Enthalpic Analysis of Vulcanization by Calorimetry. Thiuram Monosulfide/Sulfur Vulcanization of NR, BR and SBR

Abstract

Abstract As demonstrated in the foregoing discussion, the chemical complexity of accelerated sulfur vulcanization reactions prevents detailed interpretation of the enthalpy-temperature and enthalpy-time relationship. Nevertheless, the following conclusions can be reached regarding the origin of the enthalpy terms observed under scanning and isothermal temperature regimes. (1) The total enthalpy observed under scanning conditions is the sum of all reactions occurring. This includes (among others) crosslink formation, formation of non-crosslinking sulfidic products and maturation or subsequent polysulfide reactions. (2) In the isothermal experiment, the major contribution to the observed enthalpy arises from reactions resulting in the formation of sulfidic products (although some maturation must be expected and its extent will depend upon the temperature and time of cure). (3) When a precured sample is scanned, the observation of an enthalpic term depends upon the original cure system used. It is small or unobserved, for example, when the sulfur/TMTM ratio is small or with sulfur donor cure systems. On this basis, the DSC scan of a vulcanizate is potentially useful for characterizing that vulcanizate, and in particular, for the rapid quality control assessment of the state of sulfidic products in the vulcanizate. (4) Evidence has been discussed which suggests that the origin of the enthalpy term obtained with vulcanizates which have been precured can be related to the polysulfidic products in the sample.

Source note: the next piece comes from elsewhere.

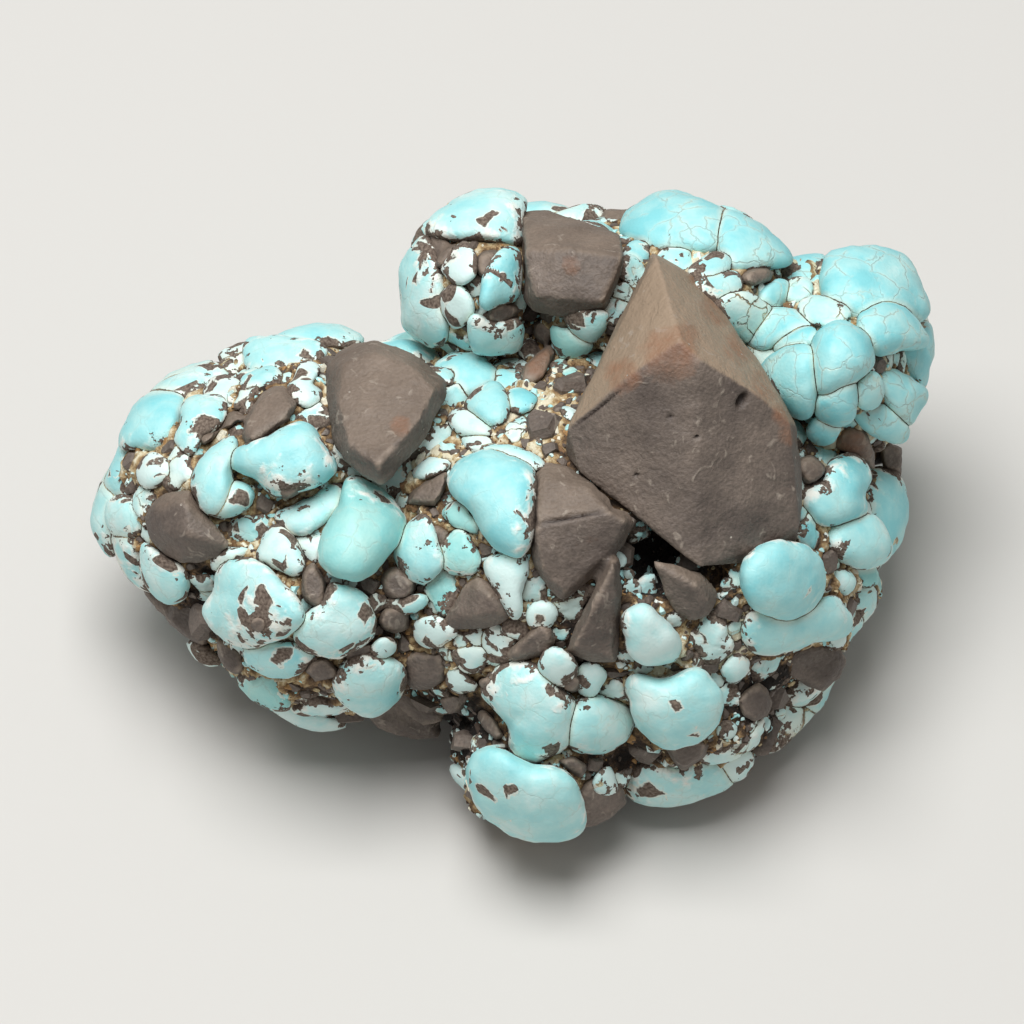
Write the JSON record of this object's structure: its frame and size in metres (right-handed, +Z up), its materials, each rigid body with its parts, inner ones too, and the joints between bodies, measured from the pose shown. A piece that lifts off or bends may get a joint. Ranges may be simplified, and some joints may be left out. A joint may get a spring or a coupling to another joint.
{
  "type": "raw turquoise nugget",
  "caption": "Rough mineral hand specimen: pale botryoidal turquoise grown round angular clasts of grey-brown host rock, resting on one broken flat face.",
  "frame": {"origin": "on the floor under the middle of the stone's bounding box, in the plane of its resting face", "axes": "+Z up from the resting face; +X along the stone's longest side; the show face leans back 35 degrees and looks towards -Y and up"},
  "size_m": [0.085, 0.0667, 0.0532],
  "materials": {
    "turquoise": "waxy, white-rinded",
    "host_rock": "matt, fine-grained",
    "iron_cement": "crumbly, earthy"
  },
  "bodies": {
    "root": {"turquoise_nugget": "turquoise"}
  },
  "joints": []
}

In laboratory experiments, not reported here, the magnitude of this term is reduced as the vulcanizate is heat aged or over-cured, which again supports the conclusion that we are observing the maturation of polysulfidic products. (5) Finally, comparison of rheometer and calorimeter data indicates that, as expected, we are observing all, reactions accompanying cure in the calorimeter; whereas, the rheometer responds only to crosslinking and chain scission, factors having a large effect on viscosity. DSC does not detect chain scission reactions at normal cure temperatures because the rate of scission is too small.